The Bosnian state prosecution opened a case on Wednesday to investigate whether Bosniaks who returned to the Srebrenica, Visegrad and Bratunac areas after fleeing during the 1990s war were intimidated by noisy celebrations by Serbs on Orthodox Christmas Eve on Monday.

The case will also examine whether the celebrations provoked ethnic and religious hatred and intolerance.

The prosecution said in a statement that requests will be sent to “relevant police and security agencies to collect and submit all pieces of information and evidence concerning the events in question”.

Groups of Serbs marked Orthodox Christmas Eve by driving in convoys playing loud Serbian songs through Srebrenica, Visegrad and Bratunac, areas where a minority of Bosniaks have returned since large-scale crimes were committed there during the war.

One of the convoys of cars passed by the Potocari Memorial Centre, where thousands of victims of the July 1995 massacres of Bosniaks from Srebrenica by Bosnian Serb forces are buried. Another of the convoys, in Visegrad, was organised by supporters of the Serb nationalist Ravna Gora Chetnik movement.

Local Bosniaks said they were frightened by the noisy celebrations.

But Goran Simic, the president of the Srebrenica war veterans’ organisation, who led the car convoy in that area, said the celebration was “normal for the Christmas holidays”.

“No Chetnik songs were sung,” Simic told BIRN. He insisted that participants did not fire guns, but said that firecrackers were set off.

The justice minister of Sarajevo Canton, Lejla Salihagic-Brcic, said that the Chetnik celebration in Visegrad might not have happened if the prosecutor’s office had completed its investigation into a controversial commemoration of WWII Chetnik leader Draza Mihajlovic, a probe which was launched in March 2019.

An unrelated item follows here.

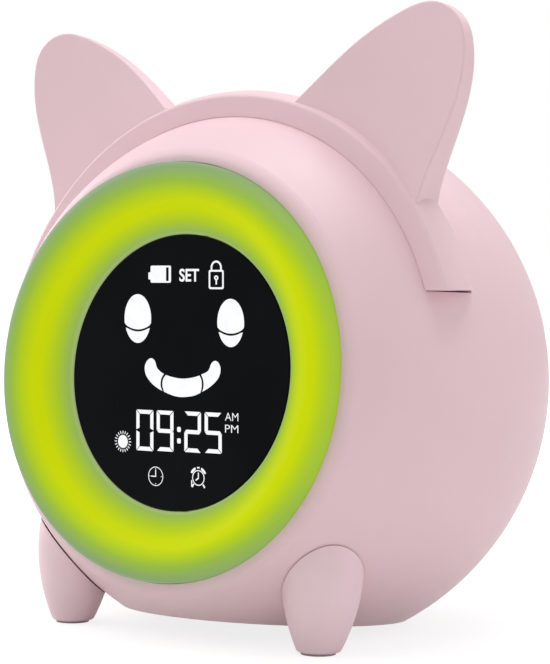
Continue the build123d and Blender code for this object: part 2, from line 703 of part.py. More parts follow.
def rear_cover():
    """Domed cover that follows the ball, with key guides, speaker seat and posts inside."""
    dome = (Sphere(BALL_RADIUS) & rod(COVER_RADIUS, 0, BALL_RADIUS + 1)) - Sphere(INNER_RADIUS)
    dome -= ahead_of(0)
    rim_inner = COVER_RADIUS - COVER_RIM_WIDTH
    rim = rod(COVER_RADIUS, LEDGE_FACE, BALL_RADIUS) - rod(rim_inner, LEDGE_FACE - 1, BALL_RADIUS + 1)
    inside = Sphere(BALL_RADIUS - WALL / 2)
    cover = dome + (rim & inside)
    seat_wall = SPEAKER_RADIUS + SPEAKER_FIT
    collar = rod(seat_wall + COLLAR_WALL, SPEAKER_SEAT - COLLAR_HEIGHT, BALL_RADIUS)
    collar -= rod(seat_wall - COLLAR_LIP, 0, BALL_RADIUS + 1)
    collar -= rod(seat_wall, 0, SPEAKER_SEAT)
    cover += collar & inside
    for angle in key_angles():
        x, z = on_circle(KEY_CIRCLE, angle)
        cover += rod(KEY_RADIUS + KEY_FIT + KEY_GUIDE_WALL, KEY_GUIDE_END, BALL_RADIUS, x, z) & inside
    for x, z in key_board_post_places():
        cover += rod(KEY_BOARD_POST_RADIUS, KEY_BOARD_FACE, BALL_RADIUS, x, z) & inside
    shelf_half = INLET_BOARD[0] / 2 + INLET_SHELF_MARGIN
    shelf_top = INLET_Z - INLET_HEIGHT / 2 - BOARD_THICKNESS
    shelf = block(
        (-shelf_half, inlet_mouth() - INLET_SHELF_LENGTH, shelf_top - INLET_SHELF),
        (shelf_half, BALL_RADIUS, shelf_top),
    )
    cover += shelf & inside
    for angle in key_angles():
        x, z = on_circle(KEY_CIRCLE, angle)
        cover -= rod(KEY_RADIUS + KEY_FIT, KEY_GUIDE_END - 1, BALL_RADIUS + 1, x, z)
        cover -= rod(KEY_FLANGE_RADIUS + KEY_FIT, KEY_BOARD_FACE, KEY_GUIDE_END, x, z)
    board_screw_hole = (KEY_BOARD_FACE - 1, KEY_BOARD_FACE + BOARD_SCREW_LENGTH)
    for x, z in key_board_post_places():
        cover -= rod(SMALL_SCREW[0] + SCREW_FIT, *board_screw_hole, x, z)
    for x, z in cover_screw_places():
        cover -= rod(SMALL_SCREW[0] + SCREW_CLEARANCE, LEDGE_FACE - 1, BALL_RADIUS, x, z)
        cover -= rod(SMALL_SCREW[1] + SCREW_HEAD_FIT, LEDGE_FACE + COVER_SCREW_SEAT, BALL_RADIUS, x, z)
    slot = (INLET_WIDTH + 2 * INLET_FIT, INLET_HEIGHT + 2 * INLET_FIT)
    cover -= rounded_bar(*slot, inlet_mouth() - INLET_LENGTH, BALL_RADIUS, INLET_Z)
    for x, z in grille_places():
        cover -= rod(GRILLE_HOLE_RADIUS, SPEAKER_SEAT - 1, BALL_RADIUS + 1, x, z)
    return cover


def cover_screws():
    seat = LEDGE_FACE + COVER_SCREW_SEAT
    return [screw(SMALL_SCREW, seat, COVER_SCREW_LENGTH, x, z, -1) for x, z in cover_screw_places()]


def key_cap(angle):
    """Domed cap, a retaining flange behind the guide, and a stem down to the switch."""
    x, z = on_circle(KEY_CIRCLE, angle)
    flange_top = KEY_GUIDE_END - KEY_STOP_GAP
    cap = rod(KEY_RADIUS, flange_top, BALL_RADIUS + 5, x, z) & Sphere(BALL_RADIUS + KEY_PROUD)
    rim = cap.edges().filter_by(GeomType.LINE, reverse=True).sort_by(Axis.Y)[-1]
    cap = fillet(rim, KEY_EDGE_FILLET)
    flange_back = flange_top - KEY_FLANGE_THICKNESS
    cap += rod(KEY_FLANGE_RADIUS, flange_back, flange_top, x, z)
    return cap + rod(KEY_STEM_RADIUS, PLUNGER_TOP, flange_back, x, z)


def plunger(angle):
    x, z = on_circle(KEY_CIRCLE, angle)
    return rod(PLUNGER_RADIUS, PLUNGER_TOP - PLUNGER_LENGTH, PLUNGER_TOP, x, z)


def switch_bodies():
    solids = []
    for angle in key_angles():
        x, z = on_circle(KEY_CIRCLE, angle)
        half = SWITCH_SIZE / 2
        body = block((-half, KEY_BOARD_FACE, -half), (half, KEY_BOARD_FACE + SWITCH_HEIGHT, half))
        body = Pos(x, 0, z) * Rot(0, -angle, 0) * body
        floor = PLUNGER_TOP - PLUNGER_LENGTH - KEY_TRAVEL - PLUNGER_FLOOR_GAP
        solids.append(body - rod(PLUNGER_RADIUS + PLUNGER_FIT, floor, BALL_RADIUS, x, z))
    return solids


def key_board():
    """Half-ring board behind the keys."""
    front = KEY_BOARD_FACE - BOARD_THICKNESS
    board = rod(KEY_BOARD_OUTER, front, KEY_BOARD_FACE) - rod(KEY_BOARD_INNER, front - 1, KEY_BOARD_FACE + 1)
    board -= below(-KEY_BOARD_DROP)
    for x, z in key_board_post_places():
        board -= rod(SMALL_SCREW[0] + SCREW_CLEARANCE, front - 1, KEY_BOARD_FACE + 1, x, z)
    return board


def key_board_screws():
    seat = KEY_BOARD_FACE - BOARD_THICKNESS
    return [screw(SMALL_SCREW, seat, BOARD_SCREW_LENGTH, x, z, 1) for x, z in key_board_post_places()]


def speaker_basket():
    """Flange and open cone of the speaker, with the cone's own space inside."""
    seat = -SPEAKER_SEAT
    back = seat + SPEAKER_DEPTH
    edge = SPEAKER_RADIUS - SPEAKER_EDGE
    return turned(
        (SPEAKER_RADIUS, seat),
        (SPEAKER_RADIUS, seat + SPEAKER_FLANGE),
        (edge + SPEAKER_WALL, seat + SPEAKER_FLANGE),
        (MAGNET_RADIUS + SPEAKER_WALL / 2, back),
        (MAGNET_BORE, back),
        (MAGNET_BORE, back - SPEAKER_WALL),
        (MAGNET_RADIUS, back - SPEAKER_WALL),
        (edge, seat + SPEAKER_WALL),
        (edge, seat),
    )


def speaker_cone():
    """Thin paper cone with its flat dust cap."""
    edge = SPEAKER_RADIUS - SPEAKER_EDGE
    rim = CONE_GAP - SPEAKER_SEAT
    cap = CONE_DEPTH - SPEAKER_SEAT
    return turned(
        (edge, rim),
        (edge, rim + CONE_PAPER),
        (CONE_DOME_RADIUS, cap),
        (0, cap),
        (0, cap - CONE_PAPER),
        (CONE_DOME_RADIUS - CONE_PAPER, cap - CONE_PAPER),
    )


def speaker_magnet():
    back = SPEAKER_SEAT - SPEAKER_DEPTH
    return rod(MAGNET_RADIUS, back - MAGNET_DEPTH, back)


def usb_socket():
    """Charging socket: a rounded metal shell with its tongue."""
    mouth = inlet_mouth()
    back = mouth - INLET_LENGTH
    inner_size = (INLET_WIDTH - 2 * INLET_SHELL, INLET_HEIGHT - 2 * INLET_SHELL)
    shell = rounded_bar(INLET_WIDTH, INLET_HEIGHT, back, mouth, INLET_Z)
    hollow = rounded_bar(*inner_size, back + INLET_BACK_WALL, mouth + 1, INLET_Z)
    tongue = block(
        (-TONGUE_WIDTH / 2, back + INLET_BACK_WALL / 2, INLET_Z - TONGUE_THICKNESS / 2),
        (TONGUE_WIDTH / 2, mouth - TONGUE_RECESS, INLET_Z + TONGUE_THICKNESS / 2),
    )
    return shell - hollow + tongue


def usb_board():
    """Small board under the charging socket, up to the cover's inner face."""
    half = INLET_BOARD[0] / 2
    top = INLET_Z - INLET_HEIGHT / 2
    rear = sqrt(INNER_RADIUS**2 - INLET_Z**2) - INLET_RECESS - INLET_BOARD_GAP
    return block((-half, rear - INLET_BOARD[1], top - BOARD_THICKNESS), (half, rear, top))


# ---------------------------------------------------------------- legs and pads


def leg(side):
    """Turned leg, saddled to the ball, with a peg through the shell and a level toe."""
    toe = (GROUND + PAD_HEIGHT + LEG_Y * sin(radians(LEAN))) / cos(radians(LEAN))
    foot = toe - LEG_TOE_RADIUS / 2
    belly = toe + LEG_BELLY_HEIGHT
    profile = make_face(
        [
            Line((0, foot), (LEG_FOOT_RADIUS, foot)),
            Line((LEG_FOOT_RADIUS, foot), (LEG_TOE_RADIUS, toe + LEG_TOE_HEIGHT)),
            ThreePointArc(
                (LEG_TOE_RADIUS, toe + LEG_TOE_HEIGHT),
                (LEG_CALF_RADIUS, toe + LEG_CALF_HEIGHT),
                (LEG_RADIUS, belly),
            ),
            TangentArc((LEG_RADIUS, belly), (LEG_CROWN_RADIUS, LEG_BLANK_TOP), tangent=(0, 1)),
            Line((LEG_CROWN_RADIUS, LEG_BLANK_TOP), (0, LEG_BLANK_TOP)),
            Line((0, LEG_BLANK_TOP), (0, foot)),
        ]
    )
    body = revolve(Plane.XZ * profile, Axis.Z)
    body = Pos(side * LEG_X, LEG_Y, 0) * body
    body -= below_level(GROUND + PAD_HEIGHT)
    body -= Sphere(BALL_RADIUS + LEG_SADDLE_GAP)
    toe_edge = body.edges().sort_by(Axis.Z)[0]
    body = fillet(toe_edge, LEG_TOE_FILLET)
    body += post(LEG_PEG_RADIUS, LEG_BOSS_TOP - LEG_PEG_LENGTH, LEG_BOSS_TOP - PEG_GAP, side * LEG_X, LEG_Y)
    hole_end = LEG_BOSS_TOP - LEG_SCREW_LENGTH - SCREW_HOLE_EXTRA
    body -= post(LEG_SCREW[0] + SCREW_FIT, hole_end, LEG_BOSS_TOP, side * LEG_X, LEG_Y)
    return body - pad_plug(side, PAD_FIT)


def pad_place(side):
    """Under the leg's axis, on the ground, in the standing clock's own level frame."""
    axis_foot = Vector(side * LEG_X, LEG_Y, GROUND)
    level = axis_foot.rotate(Axis.X, -LEAN)
    drop = level.Z - GROUND
    return Rot(LEAN, 0, 0) * Pos(side * LEG_X, level.Y - drop * sin(radians(LEAN)), GROUND)


def pad_plug(side, fit=0.0):
    height = PAD_HEIGHT + PAD_PLUG_DEPTH + fit
    return pad_place(side) * Pos(0, 0, height / 2) * Cylinder(PAD_PLUG_RADIUS + fit, height)


def foot_pad(side):
    disc = pad_place(side) * Pos(0, 0, PAD_HEIGHT / 2) * Cylinder(PAD_RADIUS, PAD_HEIGHT)
    return disc + pad_plug(side)


def leg_screws():
    one = upright_screw(LEG_SCREW, LEG_SCREW_LENGTH)
    return [Pos(side * LEG_X, LEG_Y, LEG_BOSS_TOP) * one for side in (-1, 1)]


def rear_pad_block(half_height):
    return extrude(SlotOverall(REAR_PAD_LENGTH, REAR_PAD_WIDTH), half_height, both=True)


def rear_foot_pad():
    """Soft bar let into the base, cut level so that it lies flat on the table."""
    bar = Pos(0, REAR_PAD_Y, -BASE_PLANE) * rear_pad_block(REAR_PAD_BLANK)
    above_pocket = block((-BIG, -BIG, -BASE_PLANE + REAR_PAD_POCKET), (BIG, BIG, BIG))
    return bar - above_pocket - below_level(GROUND)


# ---------------------------------------------------------------- all the pieces


def pieces():
    made = {
        "front_housing": front_housing(),
        "rear_housing": rear_housing(),
        "ear_band": ear_band(),
        "light_ring": light_ring(),
        "display_lens": display_lens(),
        "lcd_panel": lcd_panel(),
        "backlight_block": backlight_block(),
        "display_chassis": display_chassis(),
        "chassis_screws": chassis_screws(),
        "ring_board": ring_board(),
        "ring_leds": ring_leds(),
        "main_board": main_board(),
        "board_chips": board_chips(),
        "main_board_screws": main_board_screws(),
        "battery_tray": battery_tray(),
        "battery_cell": battery_cell(),
        "rear_cover": rear_cover(),
        "cover_screws": cover_screws(),
        "key_board": key_board(),
        "key_board_screws": key_board_screws(),
        "switch_bodies": switch_bodies(),
        "speaker_basket": speaker_basket(),
        "speaker_cone": speaker_cone(),
        "speaker_magnet": speaker_magnet(),
        "usb_socket": usb_socket(),
        "usb_board": usb_board(),
        "left_leg": leg(-1),
        "right_leg": leg(1),
        "left_foot_pad": foot_pad(-1),
        "right_foot_pad": foot_pad(1),
        "rear_foot_pad": rear_foot_pad(),
        "leg_screws": leg_screws(),
    }
    for name, angle in zip(KEY_NAMES, key_angles()):
        made[name + "_key"] = key_cap(angle)
        made[name + "_plunger"] = plunger(angle)
    return made


def put(shape, middle_y):
    """Leans a shape back and stands it on z = 0, with the clock's depth centred on y = 0."""
    return Pos(0, -middle_y, -GROUND) * Rot(-LEAN, 0, 0) * shape


def solids_of(shape):
    """Every piece as one compound of its solids."""
    if isinstance(shape, list):
        return Compound(children=[solid for item in shape for solid in item.solids()])
    return Compound(children=list(shape.solids()))


def main():
    os.makedirs("parts", exist_ok=True)
    made = {name: solids_of(shape) for name, shape in pieces().items()}
    boxes = [(Rot(-LEAN, 0, 0) * shape).bounding_box() for shape in made.values()]
    middle_y = (min(box.min.Y for box in boxes) + max(box.max.Y for box in boxes)) / 2
    for name, shape in made.items():
        export_step(put(shape, middle_y), f"parts/{name}.step")


main()
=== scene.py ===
from math import cos, pi, radians, sin, sqrt

import bmesh
import bpy
from mathutils import Matrix, Vector


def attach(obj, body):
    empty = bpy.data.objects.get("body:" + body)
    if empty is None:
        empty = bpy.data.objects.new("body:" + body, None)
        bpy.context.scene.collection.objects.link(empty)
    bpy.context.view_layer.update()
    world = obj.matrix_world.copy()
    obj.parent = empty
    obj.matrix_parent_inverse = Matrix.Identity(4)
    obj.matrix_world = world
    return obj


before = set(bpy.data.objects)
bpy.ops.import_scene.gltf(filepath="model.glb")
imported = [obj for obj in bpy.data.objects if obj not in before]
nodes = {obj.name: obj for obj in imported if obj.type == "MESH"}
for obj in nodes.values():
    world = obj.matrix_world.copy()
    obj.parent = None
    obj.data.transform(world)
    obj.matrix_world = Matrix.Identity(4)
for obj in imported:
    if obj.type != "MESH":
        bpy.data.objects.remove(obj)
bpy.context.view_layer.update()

# The clock's own body frame, in millimetres: x right, y back, z up the leaning ball.
LEAN = radians(4)
BALL_CENTRE = Vector((0, -0.006985, 0.055238))
MILLIMETRE = 0.001
BODY = Matrix.Translation(BALL_CENTRE) @ Matrix.Rotation(-LEAN, 4, "X") @ Matrix.Scale(MILLIMETRE, 4)

# The CAD's sizes that the painted and raised shapes follow, in millimetres and degrees.
WINDOW_FACE = 36.4
RING_INNER = 30.15
KEY_CIRCLE = 23.0
KEY_FACE_RADIUS = 62.9
KEY_ANGLES = {"set": 15, "alarm": 45, "nap": 75, "light": 105, "plus": 135, "minus": 165}


# ---------------------------------------------------------------- camera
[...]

“I am sure that there would not have been such unpleasant events again as we had yesterday, which upset the public and inflamed religious and national hatred,” Salihagic-Brcic said on Tuesday.

Chetnik leader Mihailovic was sentenced to death in 1946 by a Yugoslav court for high treason and collaboration with Nazi Germany.

He was rehabilitated in 2015 by a Belgrade court which ruled that his trial was “political and ideological” and made serious legal errors.

During WWII, his forces committed large-scale war crimes and other atrocities, including crimes against Bosniaks in Visegrad.